Set task: Give all of the lines again exactly as they read.

Information provided:
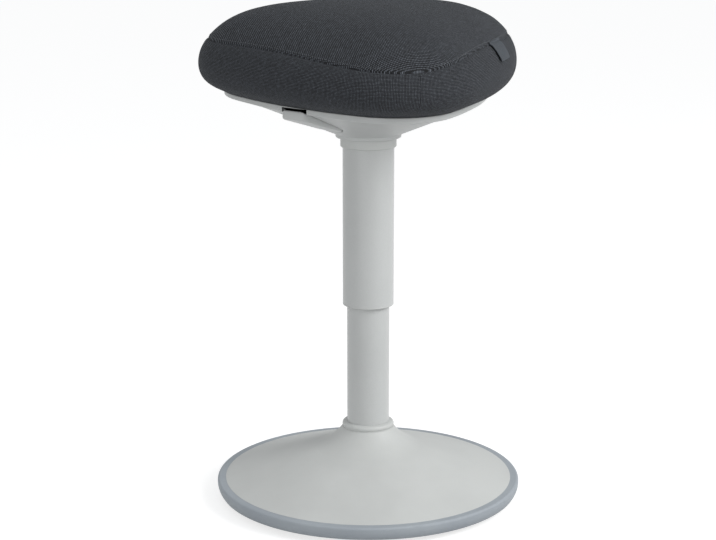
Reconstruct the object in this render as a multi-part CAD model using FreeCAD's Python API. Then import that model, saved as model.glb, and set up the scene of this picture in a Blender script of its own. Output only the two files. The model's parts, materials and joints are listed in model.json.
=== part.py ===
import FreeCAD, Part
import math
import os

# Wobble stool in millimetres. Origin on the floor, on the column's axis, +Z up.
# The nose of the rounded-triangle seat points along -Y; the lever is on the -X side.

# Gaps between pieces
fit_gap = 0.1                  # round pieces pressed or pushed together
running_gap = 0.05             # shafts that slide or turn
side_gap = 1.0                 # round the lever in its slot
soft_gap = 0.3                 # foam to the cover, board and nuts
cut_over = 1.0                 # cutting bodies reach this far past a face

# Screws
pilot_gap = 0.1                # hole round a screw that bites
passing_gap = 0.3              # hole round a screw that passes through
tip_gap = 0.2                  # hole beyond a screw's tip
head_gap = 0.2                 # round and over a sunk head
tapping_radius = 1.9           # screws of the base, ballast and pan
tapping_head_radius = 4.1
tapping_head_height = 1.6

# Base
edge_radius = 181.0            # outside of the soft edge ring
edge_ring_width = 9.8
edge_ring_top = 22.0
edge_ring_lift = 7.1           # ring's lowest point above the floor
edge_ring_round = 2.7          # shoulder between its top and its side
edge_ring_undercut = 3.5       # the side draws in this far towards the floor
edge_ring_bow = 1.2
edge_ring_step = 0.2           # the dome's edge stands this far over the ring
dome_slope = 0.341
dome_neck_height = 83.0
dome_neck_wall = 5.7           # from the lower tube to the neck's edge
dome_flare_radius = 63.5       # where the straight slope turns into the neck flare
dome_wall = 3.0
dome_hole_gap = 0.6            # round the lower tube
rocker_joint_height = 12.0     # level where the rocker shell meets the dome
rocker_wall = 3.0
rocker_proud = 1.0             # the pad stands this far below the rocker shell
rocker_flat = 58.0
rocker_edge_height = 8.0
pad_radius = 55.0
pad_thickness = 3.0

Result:
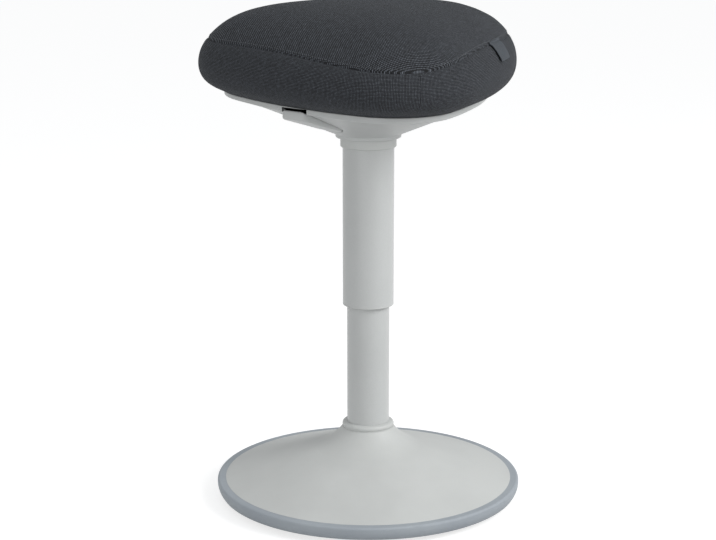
Reconstruct the object in this render as a multi-part CAD model using FreeCAD's Python API. Then import that model, saved as model.glb, and set up the scene of this picture in a Blender script of its own. Output only the two files. The model's parts, materials and joints are listed in model.json.
=== part.py ===
import FreeCAD, Part
import math
import os

# Wobble stool in millimetres. Origin on the floor, on the column's axis, +Z up.
# The nose of the rounded-triangle seat points along -Y; the lever is on the -X side.

# Gaps between pieces
fit_gap = 0.1                  # round pieces pressed or pushed together
running_gap = 0.05             # shafts that slide or turn
side_gap = 1.0                 # round the lever in its slot
soft_gap = 0.3                 # foam to the cover, board and nuts
cut_over = 1.0                 # cutting bodies reach this far past a face

# Screws
pilot_gap = 0.1                # hole round a screw that bites
passing_gap = 0.3              # hole round a screw that passes through
tip_gap = 0.2                  # hole beyond a screw's tip
head_gap = 0.2                 # round and over a sunk head
tapping_radius = 1.9           # screws of the base, ballast and pan
tapping_head_radius = 4.1
tapping_head_height = 1.6

# Base
edge_radius = 181.0            # outside of the soft edge ring
edge_ring_width = 9.8
edge_ring_top = 22.0
edge_ring_lift = 7.1           # ring's lowest point above the floor
edge_ring_round = 2.7          # shoulder between its top and its side
edge_ring_undercut = 3.5       # the side draws in this far towards the floor
edge_ring_bow = 1.2
edge_ring_step = 0.2           # the dome's edge stands this far over the ring
dome_slope = 0.341
dome_neck_height = 83.0
dome_neck_wall = 5.7           # from the lower tube to the neck's edge
dome_flare_radius = 63.5       # where the straight slope turns into the neck flare
dome_wall = 3.0
dome_hole_gap = 0.6            # round the lower tube
rocker_joint_height = 12.0     # level where the rocker shell meets the dome
rocker_wall = 3.0
rocker_proud = 1.0             # the pad stands this far below the rocker shell
rocker_flat = 58.0
rocker_edge_height = 8.0
pad_radius = 55.0
pad_thickness = 3.0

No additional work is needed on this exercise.